WASHINGTON DC —
President Robert Mugabe is in India for the India-Africa Summit, where Harare is said to have secured a number of business deals that may help improve the ailing economy.
Top of the deals is one in which India’s Eximbank has offered Zimbabwe an $87 million loan facility for the refurbishment of the Bulawayo Thermal Power Station.
The president, according to state media, is leading a huge delegation comprising several government ministers. The Herald newspaper described the summit as the largest diplomatic event since the Commonwealth and Non-Aligned nation summits of 1983.

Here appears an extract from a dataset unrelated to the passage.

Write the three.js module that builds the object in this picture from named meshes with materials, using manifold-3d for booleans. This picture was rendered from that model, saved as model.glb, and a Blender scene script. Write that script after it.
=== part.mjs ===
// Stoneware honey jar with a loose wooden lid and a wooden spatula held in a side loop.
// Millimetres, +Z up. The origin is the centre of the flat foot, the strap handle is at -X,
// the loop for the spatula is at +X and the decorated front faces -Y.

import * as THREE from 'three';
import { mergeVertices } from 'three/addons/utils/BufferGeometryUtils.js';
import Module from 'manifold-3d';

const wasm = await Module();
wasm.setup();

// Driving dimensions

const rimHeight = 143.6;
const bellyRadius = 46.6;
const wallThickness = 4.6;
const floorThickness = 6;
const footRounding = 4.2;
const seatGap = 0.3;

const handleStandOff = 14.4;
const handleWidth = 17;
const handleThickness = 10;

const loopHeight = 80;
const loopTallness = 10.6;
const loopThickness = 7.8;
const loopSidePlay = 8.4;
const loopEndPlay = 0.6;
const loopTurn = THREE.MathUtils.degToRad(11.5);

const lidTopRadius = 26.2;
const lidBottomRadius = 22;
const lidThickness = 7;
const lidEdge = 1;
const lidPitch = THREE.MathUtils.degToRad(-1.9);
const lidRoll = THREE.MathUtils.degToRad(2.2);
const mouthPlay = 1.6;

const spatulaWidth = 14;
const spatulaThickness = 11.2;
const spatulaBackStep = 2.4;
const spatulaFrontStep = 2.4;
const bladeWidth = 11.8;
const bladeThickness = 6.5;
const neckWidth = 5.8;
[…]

Several African leaders, including the African Union Commission chairperson, Nkosazana Dlamini-Zuma, are attending the four-day-summit that ends Thursday.
Independent political commentator, Chamunorwa Madiridze, told Studio 7 Mr. Mugabe, who’s been out of the country at least 40 times this year, may not reap much from his current trip considering not much has come out of the so-called mega deals with China.

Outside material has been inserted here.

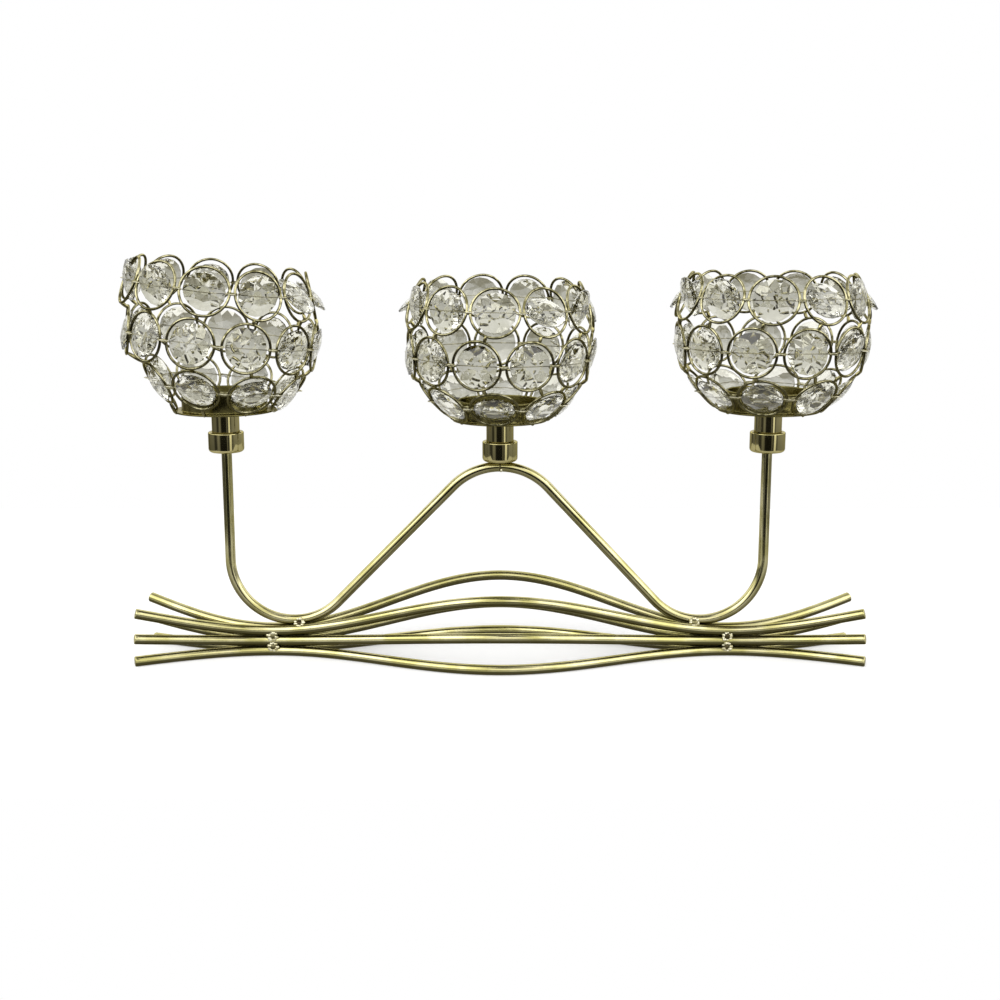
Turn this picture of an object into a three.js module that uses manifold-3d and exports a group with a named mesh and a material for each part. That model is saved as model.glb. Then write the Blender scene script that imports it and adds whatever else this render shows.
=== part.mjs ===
// Three-light candelabra: three openwork bowls of wire rings and cut crystals on a base of bent rods.
// Millimetres, +Z up, front towards -Y.
import * as THREE from 'three';
import { mergeVertices } from 'three/addons/utils/BufferGeometryUtils.js';
import Module from 'manifold-3d';

const wasm = await Module();
wasm.setup();

// Driving dimensions.
const CLEARANCE = 0.3;

const ROD_RADIUS = 2.75;
const ROD_SIDES = 8;
const ROD_HALF_LENGTH = 196;
const NECK_X = 124.5;
const BOW = 34.5;
const SPLAY = 20;
const FAN_ANGLES = { floor: 0, middle: 18.5, top: 42.5 };

const APEX_Z = 104.8;
const APEX_BEND_RADIUS = 35.5;
const STEM_BEND_RADIUS = 34;
const LEFT_STEM_X = -147;
const RIGHT_STEM_X = 143.6;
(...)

Finance Minister Patrick Chinamasa, who’s part of a high powered government delegation attending the India-Africa Summit in New Delhi, was expected to sign the deal on behalf of government.
Eximbank deputy managing director, David Rasquhina, was quoted in the Herald as saying, "The rehabilitation will obviously boost Bulawayo Thermal Power Station's energy capacity generation and also improve energy efficiency, which would in turn be fed onto the national grid and in the process help households who have become accustomed to using generators for energy."
The deal is part of India’s Africa focus program under which the Indian government provides loans for infrastructure, agriculture and energy development.
The Bulawayo Thermal Station, which has a capacity of generating 40 megawatts of power, is currently not producing any power.
The Indian loan is expected to bring joy to Zimbabweans who are facing serious power shortages.
Confederation of Zimbabwe Industries president, Busisa Moyo, said the deal is a big boost for Zimbabwe’s ailing industry and may inspire foreign investors who had lost confidence in the country.